Mortgage Pirate guide to a shared ownership mortgage

The answer to this question does depend on what your ultimate goal is and will be personal to you.

You should carry out as much research as possible. This includes reading every piece of documentation you receive from the housing association. Every housing association operates in a slightly different way. Likewise, each property lease will vary too. Look closely to see if a shared ownership mortgage is available for you.

Things to look out for are:

  • Who receives priority when homes are allocated? (armed forces workers often receive priority)
  • How many times will you be allowed to staircase? Also check the minimum and maximum shares that can be purchased. Some mortgage companies won’t lend on a property which can’t be staircased to 100% ownership!
  • What service, estate or maintenance charges apply and when are they payable?
  • How long will you have to wait until you can begin staircasing?
  • What lease restrictions are there (including what alterations you can and can’t make to the property)?
  • Details about selling the shared ownership property, including how long the first refusal period is.
  • What the various fees will be when you remortgage, value the property or request to staircase your share.

Asking these questions will put you in the best position possible to understand the scheme in more detail.

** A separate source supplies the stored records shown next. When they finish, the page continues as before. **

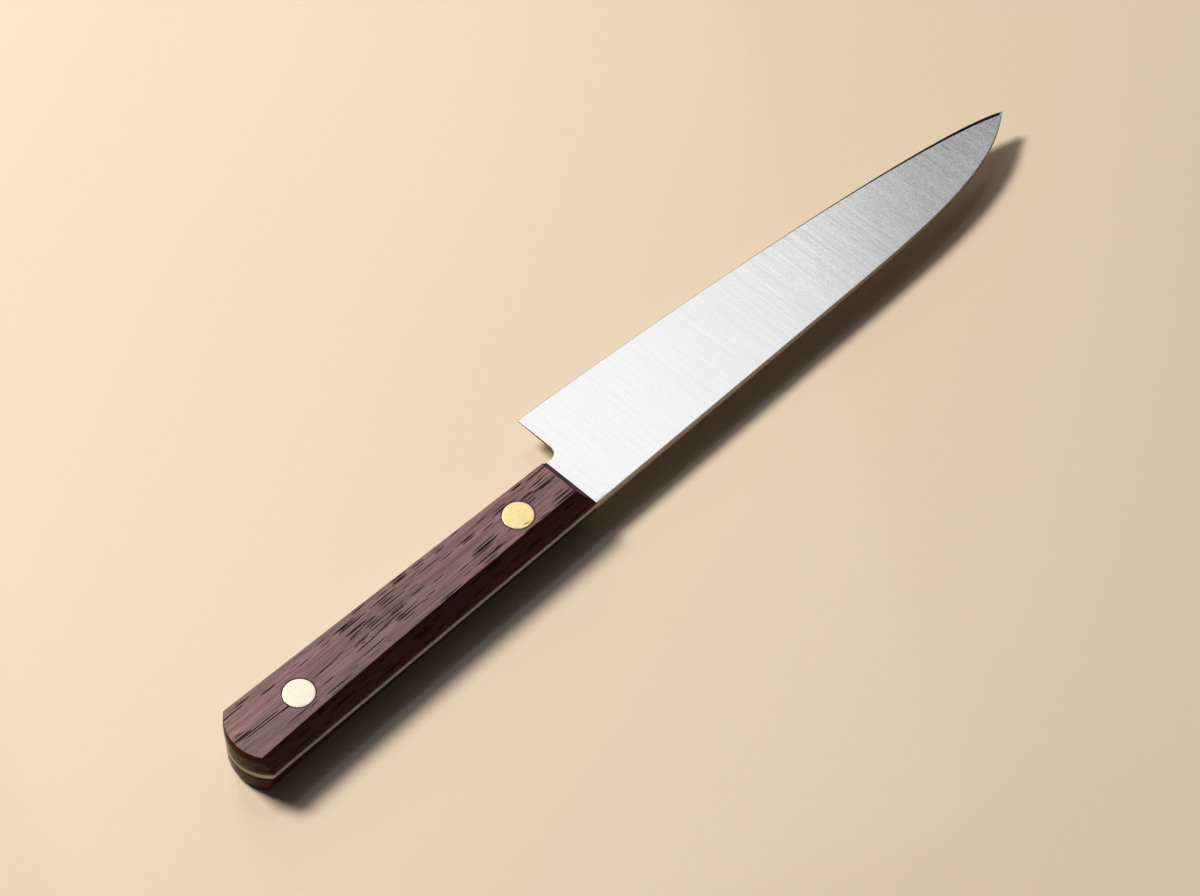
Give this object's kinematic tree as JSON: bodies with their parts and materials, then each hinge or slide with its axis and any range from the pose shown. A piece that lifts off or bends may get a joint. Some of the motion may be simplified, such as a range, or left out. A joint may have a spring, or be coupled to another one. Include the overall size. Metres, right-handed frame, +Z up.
{
  "type": "petty knife",
  "caption": "Full-tang petty knife with a ground stainless blade, dark wood handle scales and flush brass rivets, lying on its side.",
  "frame": {"origin": "middle of the box round the knife, on the surface that its right scale lies on", "axes": "+X from the butt to the tip along the straight spine, +Y from the spine to the cutting edge, +Z up out of the knife's left side"},
  "size_m": [0.2608, 0.0308, 0.0142],
  "materials": {
    "steel": "satin, fine grind lines from spine to edge",
    "wood": "satin oiled rosewood with open pores",
    "brass": "ground flush, softly polished"
  },
  "bodies": {
    "root": {"blade": "steel", "left_scale": "wood", "right_scale": "wood", "front_rivet_tube": "brass", "front_rivet_pin": "brass", "rear_rivet_tube": "brass", "rear_rivet_pin": "brass"}
  },
  "joints": []
}
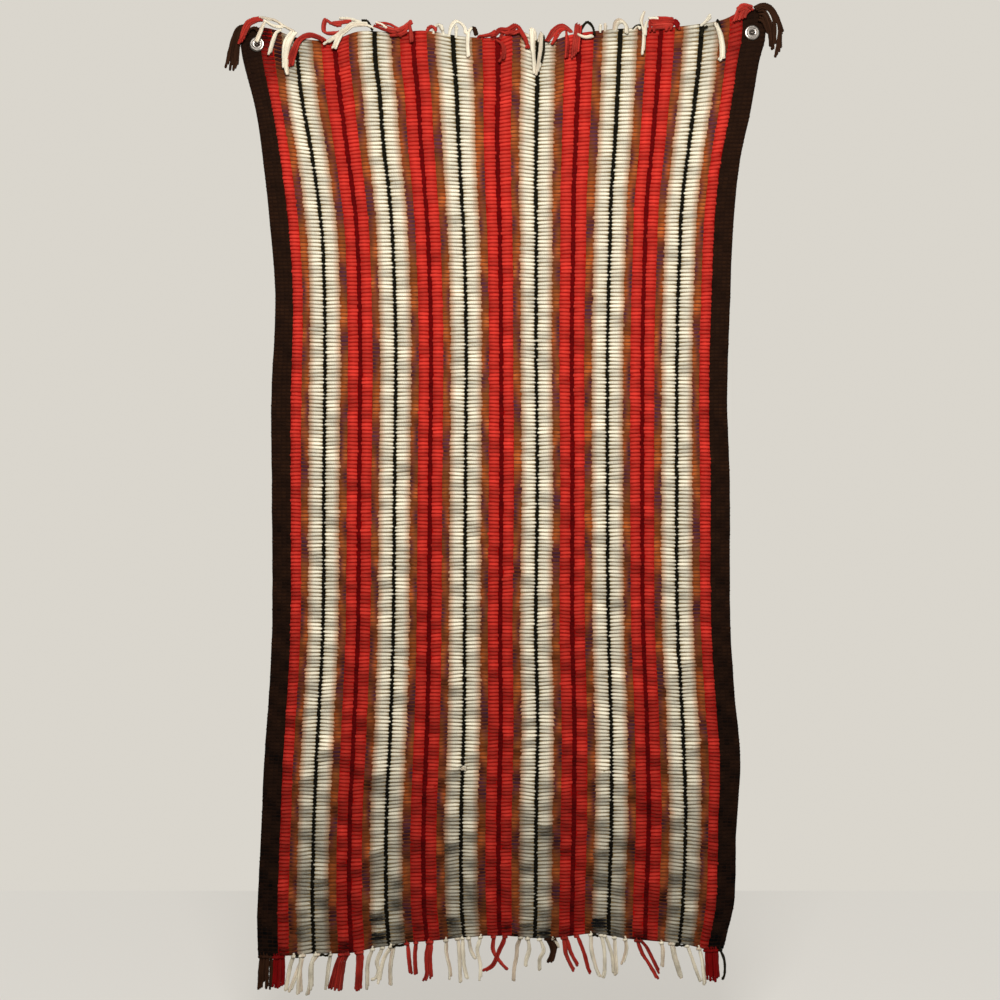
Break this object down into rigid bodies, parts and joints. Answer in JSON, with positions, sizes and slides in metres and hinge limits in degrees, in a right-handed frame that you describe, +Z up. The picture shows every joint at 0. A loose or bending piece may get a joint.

A couple consider the benefits of an offset mortgage using the mortgagepirate.com guide.

Check with a broker to see if your deposit and income is enough to purchase a property using a traditional mortgage. This will always be the preferred way to purchase a house and although the costs may be higher initially, over time the investment is likely to pay off. Plus you can avoid any of the downsides listed above.

Shared ownership can be an excellent way to get onto the property ladder, but it certainly isn’t for everyone. Do your homework, read the small print, and work out whether or not this type of home ownership truly is the right path for you.


Please note that the content listed within this post is purely for information purposes only and does not constitute advice.